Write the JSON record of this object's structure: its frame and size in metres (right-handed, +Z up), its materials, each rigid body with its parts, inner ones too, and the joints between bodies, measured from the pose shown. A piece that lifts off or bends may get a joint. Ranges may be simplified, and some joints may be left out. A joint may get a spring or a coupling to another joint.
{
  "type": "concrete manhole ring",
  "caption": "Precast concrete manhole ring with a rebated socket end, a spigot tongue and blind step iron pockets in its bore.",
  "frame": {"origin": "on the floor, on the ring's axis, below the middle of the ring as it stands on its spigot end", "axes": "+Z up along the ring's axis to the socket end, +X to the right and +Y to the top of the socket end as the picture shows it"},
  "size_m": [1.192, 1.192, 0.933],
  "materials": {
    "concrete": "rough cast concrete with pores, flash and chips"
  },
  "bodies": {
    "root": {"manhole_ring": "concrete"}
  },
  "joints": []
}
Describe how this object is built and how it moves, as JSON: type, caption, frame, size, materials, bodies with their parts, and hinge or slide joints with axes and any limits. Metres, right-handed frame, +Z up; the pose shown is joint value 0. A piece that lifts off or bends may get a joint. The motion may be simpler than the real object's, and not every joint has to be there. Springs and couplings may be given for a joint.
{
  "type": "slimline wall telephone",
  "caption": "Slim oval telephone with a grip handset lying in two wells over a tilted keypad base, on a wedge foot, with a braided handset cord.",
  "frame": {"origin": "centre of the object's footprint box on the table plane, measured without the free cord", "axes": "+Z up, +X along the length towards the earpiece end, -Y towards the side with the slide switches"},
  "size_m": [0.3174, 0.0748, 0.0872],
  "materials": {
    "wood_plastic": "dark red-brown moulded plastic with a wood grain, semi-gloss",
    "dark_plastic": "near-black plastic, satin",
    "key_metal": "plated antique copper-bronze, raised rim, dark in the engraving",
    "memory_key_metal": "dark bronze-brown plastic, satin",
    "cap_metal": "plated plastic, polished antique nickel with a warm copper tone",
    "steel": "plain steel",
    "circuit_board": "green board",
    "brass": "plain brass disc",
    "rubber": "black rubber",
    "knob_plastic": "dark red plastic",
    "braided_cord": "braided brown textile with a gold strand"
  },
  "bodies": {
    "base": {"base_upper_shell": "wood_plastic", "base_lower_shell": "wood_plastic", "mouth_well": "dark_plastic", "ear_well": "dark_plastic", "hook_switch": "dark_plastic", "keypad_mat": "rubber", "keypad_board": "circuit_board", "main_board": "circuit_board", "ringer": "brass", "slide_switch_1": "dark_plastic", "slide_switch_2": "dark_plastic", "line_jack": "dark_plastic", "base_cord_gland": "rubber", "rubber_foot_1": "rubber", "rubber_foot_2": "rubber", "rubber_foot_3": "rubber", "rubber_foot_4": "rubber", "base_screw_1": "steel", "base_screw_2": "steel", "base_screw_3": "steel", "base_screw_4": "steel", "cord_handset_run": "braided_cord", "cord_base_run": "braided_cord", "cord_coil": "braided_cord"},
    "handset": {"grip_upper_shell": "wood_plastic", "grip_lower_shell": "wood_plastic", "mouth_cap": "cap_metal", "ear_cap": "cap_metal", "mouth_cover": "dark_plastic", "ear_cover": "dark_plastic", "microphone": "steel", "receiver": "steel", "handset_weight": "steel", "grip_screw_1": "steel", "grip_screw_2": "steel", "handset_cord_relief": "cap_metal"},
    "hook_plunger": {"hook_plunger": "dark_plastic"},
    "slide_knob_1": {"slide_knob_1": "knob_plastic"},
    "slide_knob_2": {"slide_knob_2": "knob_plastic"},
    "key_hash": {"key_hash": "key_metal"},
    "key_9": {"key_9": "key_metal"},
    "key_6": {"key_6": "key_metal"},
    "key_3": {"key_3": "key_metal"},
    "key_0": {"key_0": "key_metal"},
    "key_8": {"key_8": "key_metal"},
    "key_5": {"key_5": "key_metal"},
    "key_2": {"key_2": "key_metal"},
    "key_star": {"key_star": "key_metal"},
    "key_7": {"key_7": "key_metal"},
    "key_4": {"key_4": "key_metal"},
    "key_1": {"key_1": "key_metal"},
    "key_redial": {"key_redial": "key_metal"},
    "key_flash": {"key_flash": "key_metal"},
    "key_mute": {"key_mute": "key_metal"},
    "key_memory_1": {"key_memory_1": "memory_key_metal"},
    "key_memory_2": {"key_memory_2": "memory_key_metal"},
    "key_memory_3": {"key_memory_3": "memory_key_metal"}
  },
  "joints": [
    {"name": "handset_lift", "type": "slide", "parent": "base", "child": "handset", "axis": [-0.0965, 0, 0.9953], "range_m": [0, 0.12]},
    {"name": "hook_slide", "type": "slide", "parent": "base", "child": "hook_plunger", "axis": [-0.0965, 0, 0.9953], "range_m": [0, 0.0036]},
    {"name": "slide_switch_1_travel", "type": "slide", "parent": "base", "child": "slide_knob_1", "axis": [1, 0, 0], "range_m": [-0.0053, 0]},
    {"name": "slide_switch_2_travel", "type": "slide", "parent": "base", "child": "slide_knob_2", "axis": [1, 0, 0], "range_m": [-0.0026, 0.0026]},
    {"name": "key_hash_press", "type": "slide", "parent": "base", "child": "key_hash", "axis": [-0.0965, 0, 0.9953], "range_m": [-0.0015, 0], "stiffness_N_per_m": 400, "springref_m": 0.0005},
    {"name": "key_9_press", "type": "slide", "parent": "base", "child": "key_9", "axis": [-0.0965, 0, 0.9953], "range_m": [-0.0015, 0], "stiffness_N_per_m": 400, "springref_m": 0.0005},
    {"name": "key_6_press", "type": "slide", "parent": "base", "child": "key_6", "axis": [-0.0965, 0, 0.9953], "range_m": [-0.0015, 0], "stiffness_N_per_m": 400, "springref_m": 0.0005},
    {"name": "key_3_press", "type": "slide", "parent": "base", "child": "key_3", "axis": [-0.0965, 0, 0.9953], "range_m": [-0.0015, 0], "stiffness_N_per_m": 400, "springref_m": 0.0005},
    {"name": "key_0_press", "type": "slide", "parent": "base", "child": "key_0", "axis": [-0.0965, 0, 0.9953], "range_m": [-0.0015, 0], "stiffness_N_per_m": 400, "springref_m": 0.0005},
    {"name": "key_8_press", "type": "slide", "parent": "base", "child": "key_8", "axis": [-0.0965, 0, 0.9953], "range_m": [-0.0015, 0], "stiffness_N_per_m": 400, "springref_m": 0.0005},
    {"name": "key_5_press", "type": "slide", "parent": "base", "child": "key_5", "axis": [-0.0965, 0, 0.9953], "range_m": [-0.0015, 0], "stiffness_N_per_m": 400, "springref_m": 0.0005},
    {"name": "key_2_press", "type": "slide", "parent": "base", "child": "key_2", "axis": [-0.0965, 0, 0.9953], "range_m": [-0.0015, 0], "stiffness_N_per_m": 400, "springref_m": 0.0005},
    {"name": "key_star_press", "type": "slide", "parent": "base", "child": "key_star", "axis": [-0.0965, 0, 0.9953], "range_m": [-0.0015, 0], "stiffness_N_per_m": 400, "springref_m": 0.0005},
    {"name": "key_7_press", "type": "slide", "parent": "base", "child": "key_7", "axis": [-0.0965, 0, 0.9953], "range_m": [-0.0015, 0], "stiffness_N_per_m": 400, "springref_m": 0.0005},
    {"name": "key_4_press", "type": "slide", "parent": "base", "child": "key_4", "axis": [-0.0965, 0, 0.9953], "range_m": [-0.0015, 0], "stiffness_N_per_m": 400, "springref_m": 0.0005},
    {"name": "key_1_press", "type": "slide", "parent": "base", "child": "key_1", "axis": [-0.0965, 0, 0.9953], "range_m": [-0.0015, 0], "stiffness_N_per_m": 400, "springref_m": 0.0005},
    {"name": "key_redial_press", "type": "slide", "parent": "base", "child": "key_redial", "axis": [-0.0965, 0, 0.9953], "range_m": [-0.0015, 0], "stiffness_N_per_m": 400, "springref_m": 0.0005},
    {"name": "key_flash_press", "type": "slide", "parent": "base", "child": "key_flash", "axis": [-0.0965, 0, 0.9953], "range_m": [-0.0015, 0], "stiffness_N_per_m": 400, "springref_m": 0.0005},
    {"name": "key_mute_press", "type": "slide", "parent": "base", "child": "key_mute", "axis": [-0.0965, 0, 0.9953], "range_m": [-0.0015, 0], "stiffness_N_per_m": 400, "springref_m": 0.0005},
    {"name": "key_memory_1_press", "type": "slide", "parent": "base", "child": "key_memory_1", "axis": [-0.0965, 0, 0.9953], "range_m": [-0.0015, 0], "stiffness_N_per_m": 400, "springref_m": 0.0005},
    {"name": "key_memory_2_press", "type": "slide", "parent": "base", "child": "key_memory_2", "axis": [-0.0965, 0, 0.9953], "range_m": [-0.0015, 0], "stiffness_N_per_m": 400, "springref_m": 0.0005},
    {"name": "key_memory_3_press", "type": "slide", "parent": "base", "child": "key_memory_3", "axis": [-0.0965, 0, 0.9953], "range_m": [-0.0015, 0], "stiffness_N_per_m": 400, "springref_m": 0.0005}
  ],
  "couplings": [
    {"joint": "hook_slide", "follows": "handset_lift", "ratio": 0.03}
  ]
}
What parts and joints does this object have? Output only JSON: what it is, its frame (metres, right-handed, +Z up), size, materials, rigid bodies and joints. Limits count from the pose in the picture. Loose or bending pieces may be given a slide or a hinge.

■ ■ ■ ■

▸ Requirements
Go through the preceding material and copy each line that has the word "picture".

▸ Task output
  "frame": {"origin": "on the floor, on the ring's axis, below the middle of the ring as it stands on its spigot end", "axes": "+Z up along the ring's axis to the socket end, +X to the right and +Y to the top of the socket end as the picture shows it"},
What parts and joints does this object have? Output only JSON: what it is, its frame (metres, right-handed, +Z up), size, materials, rigid bodies and joints. Limits count from the pose in the picture. Loose or bending pieces may be given a slide or a hinge.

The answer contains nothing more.